BEGIN COLLECTED MATERIAL

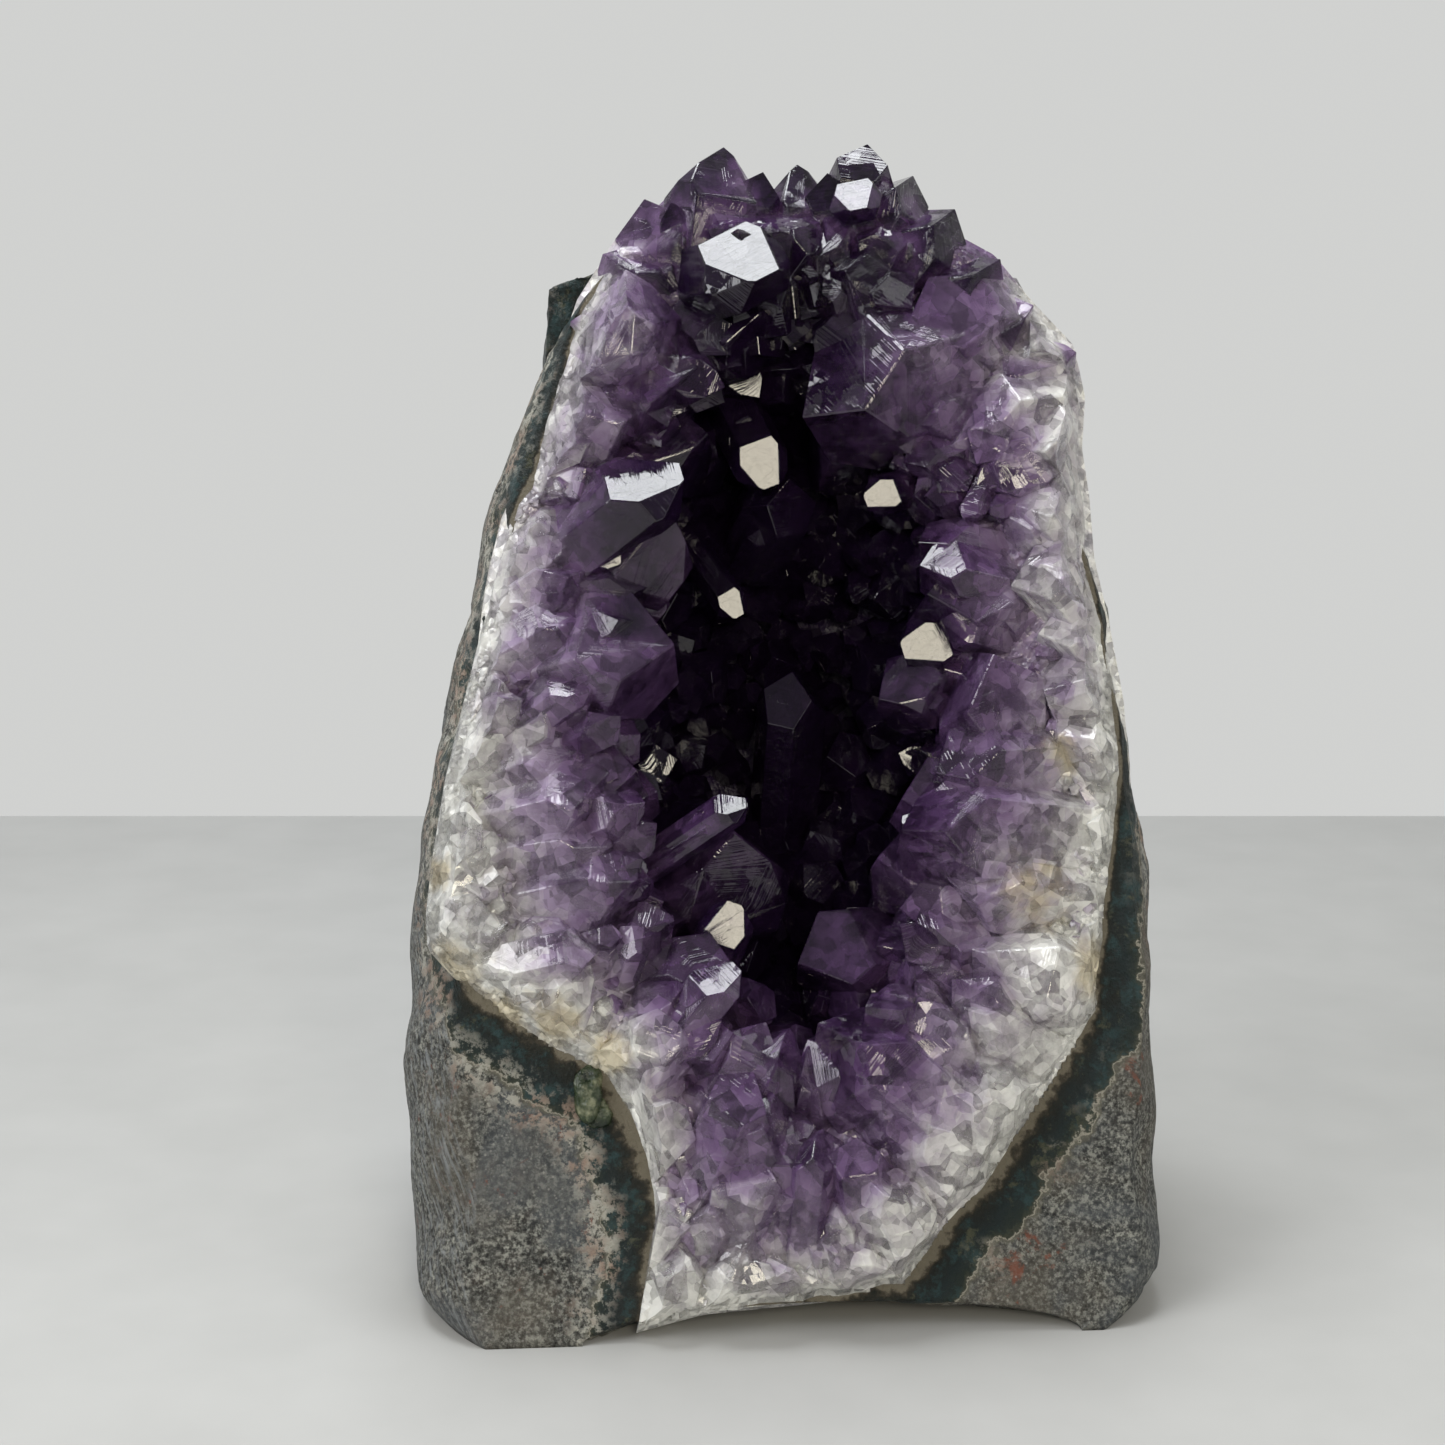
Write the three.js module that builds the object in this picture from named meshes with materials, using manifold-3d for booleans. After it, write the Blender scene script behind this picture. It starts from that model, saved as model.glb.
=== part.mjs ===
// A cut base amethyst cluster: one sector of a geode, sawn flat underneath so that it stands up.
// Its front is a cut face that leans back, and in that face is the hollow lined with amethyst.
// Outside in, it is grey basalt, a band of milky quartz, and the crust of purple crystal points.
// Units are millimetres. +Z is up, +X is to the right of someone looking at the cut face, and the
// origin is the middle of the base.
import * as THREE from "three";
import { ConvexGeometry } from "three/addons/geometries/ConvexGeometry.js";
import { mergeVertices } from "three/addons/utils/BufferGeometryUtils.js";
import Module from "manifold-3d";

const wasm = await Module();
wasm.setup();

// Driving dimensions
const WIDTH = 80;
const DEPTH = 61.8;
const ROCK_HEIGHT = 109;
const FACE_FOOT_Y = -28.3; // where the cut face meets the base
const FACE_LEAN = THREE.MathUtils.degToRad(19);
const FACE_YAW = THREE.MathUtils.degToRad(4);
const SKIN = 3; // rock left outside the quartz at the sides and the back
const GAP = 0.3; // between neighbouring solids
const CRUST = 2.5; // quartz that the crystal points grow from
const QUARTZ_FOOT = 1.2; // the quartz ends this far above the base
const FAR = 400; // blocks that cut the part are this large

// The nodule's outer surface
const STRAIGHT_HEIGHT = 30; // below this its sides go straight up
const BELOW_BASE = -4; // it is made this much too long, then sawn off at the base
const TOP_SHIFT = 1.8; // how far the top lies to the right of the base
const TOP_BACK_Y = 19.9;
const TOP_ROUND = 5; // how far the back's upper edge is rounded off
const FRONT_MARGIN = 7; // rock made ahead of the cut face, then cut away
const SHOULDER_POWER = 1.4; // the sides draw in from low down when this is small
const CROWN_POWER = 0.27; // the top is blunt when this is small
const CORNER_POWER = 3.8; // 2 is an oval plan, and more is squarer
const LUMP_SIZE = 21;
const LUMP_DEPTH = 0.9;
const EDGE_ROUND = 4.5; // height over which the foot's lower edge is rounded
const EDGE_INSET = 3;
const OUTER_GRID = { rings: 14, segments: 32 };
const INNER_GRID = { rings: 11, segments: 24 };
const RING_CROWDING = 1.6; // 1 spaces the rings evenly, and more crowds them at the top

// Places on the cut face are (across, up, out) from the foot of the face
const QUARTZ = { centre: [1.5, 66, 0], reach: [37.5, 66, 34] };
const QUARTZ_LEFT = { heading: 218, distance: 3.4 }; // straight lower left side of the quartz
const LEFT_BEVEL = { heading: 226, distance: 22 }; // ground off the foot's left side
const HOLLOW = { centre: [2, 65, 0], reach: [21.5, 42, 24] };
const FOOT_CHIP = { centre: [5, 0, 0], reach: [25, 3.6, 16] };
const COARSE = 3; // how often the faces of an oval are split
const FINE = 4;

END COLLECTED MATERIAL

■ WORK TO DO
Starting with the first line of the data above, copy each line exactly until you reach the line with "const FAR = 400;"; include that line as well.

■ FINAL RESULT
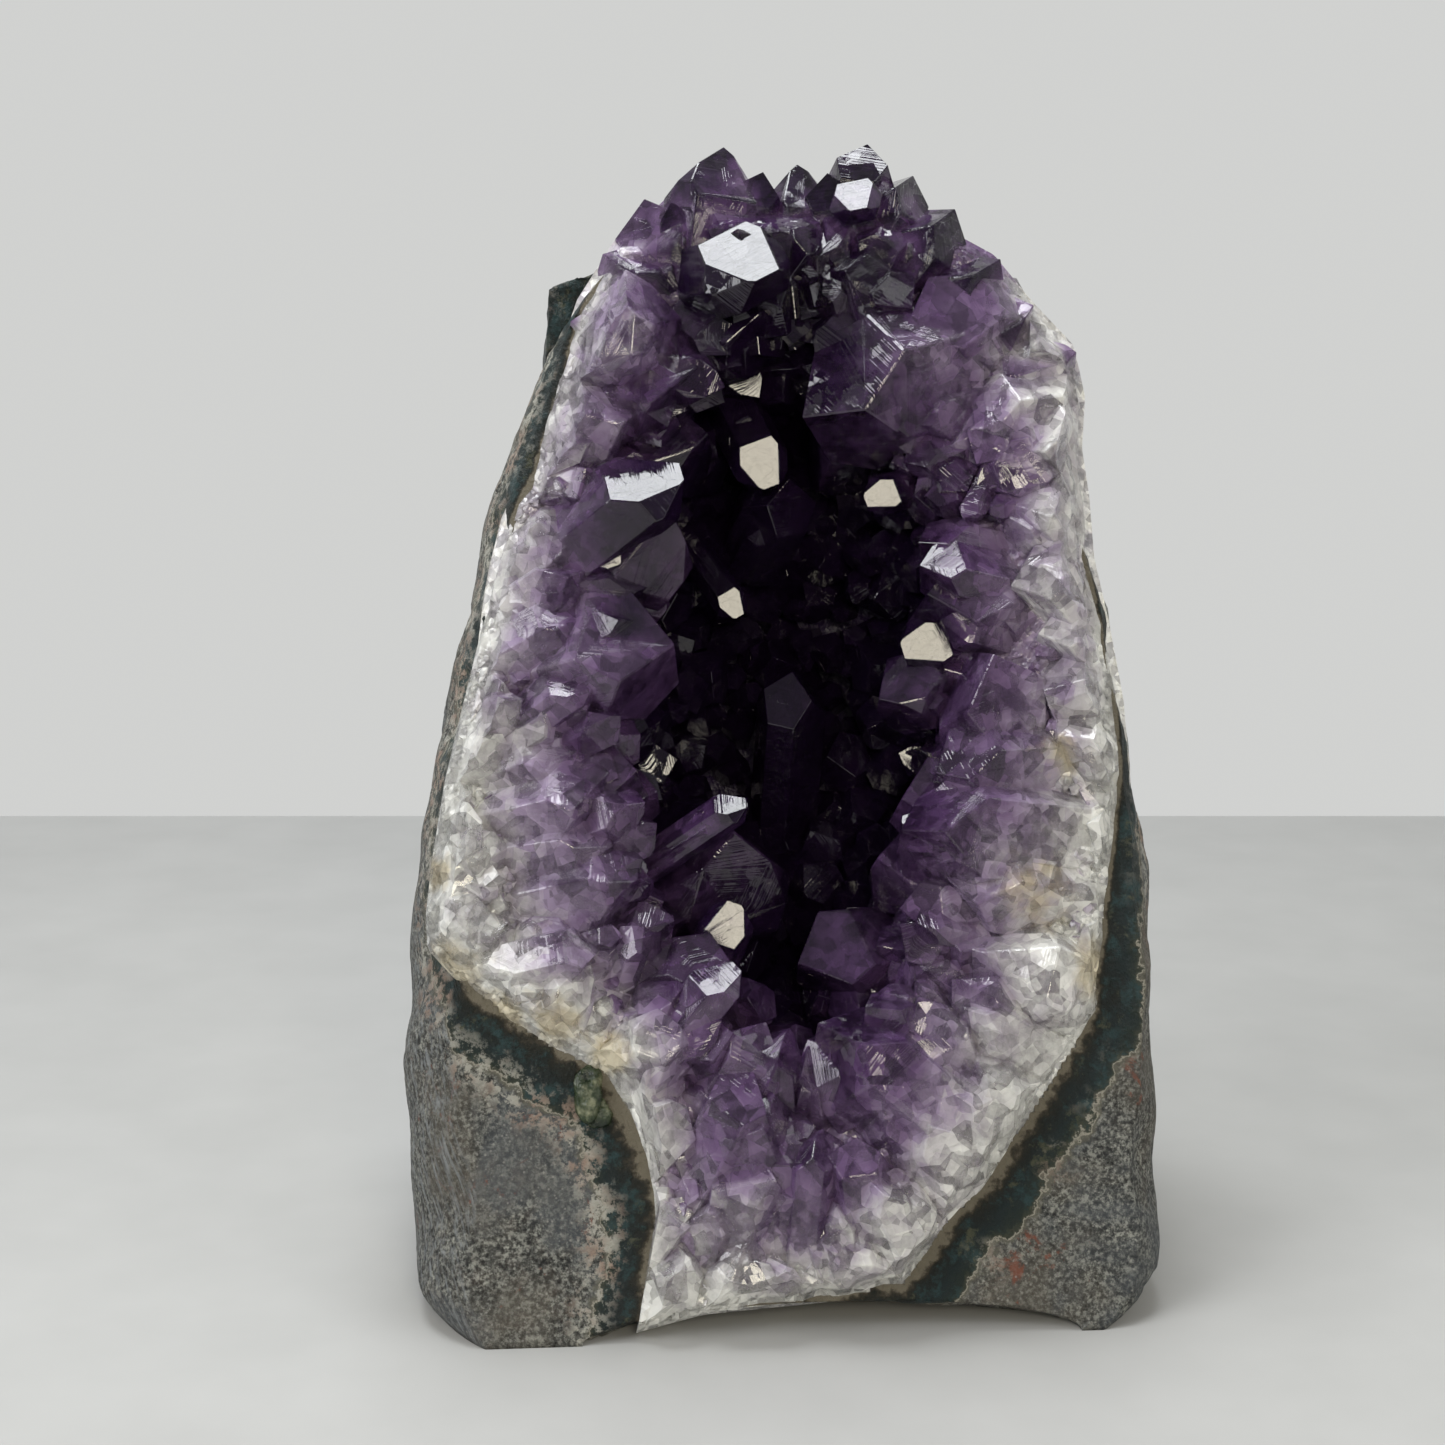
Write the three.js module that builds the object in this picture from named meshes with materials, using manifold-3d for booleans. After it, write the Blender scene script behind this picture. It starts from that model, saved as model.glb.
=== part.mjs ===
// A cut base amethyst cluster: one sector of a geode, sawn flat underneath so that it stands up.
// Its front is a cut face that leans back, and in that face is the hollow lined with amethyst.
// Outside in, it is grey basalt, a band of milky quartz, and the crust of purple crystal points.
// Units are millimetres. +Z is up, +X is to the right of someone looking at the cut face, and the
// origin is the middle of the base.
import * as THREE from "three";
import { ConvexGeometry } from "three/addons/geometries/ConvexGeometry.js";
import { mergeVertices } from "three/addons/utils/BufferGeometryUtils.js";
import Module from "manifold-3d";

const wasm = await Module();
wasm.setup();

// Driving dimensions
const WIDTH = 80;
const DEPTH = 61.8;
const ROCK_HEIGHT = 109;
const FACE_FOOT_Y = -28.3; // where the cut face meets the base
const FACE_LEAN = THREE.MathUtils.degToRad(19);
const FACE_YAW = THREE.MathUtils.degToRad(4);
const SKIN = 3; // rock left outside the quartz at the sides and the back
const GAP = 0.3; // between neighbouring solids
const CRUST = 2.5; // quartz that the crystal points grow from
const QUARTZ_FOOT = 1.2; // the quartz ends this far above the base
const FAR = 400; // blocks that cut the part are this large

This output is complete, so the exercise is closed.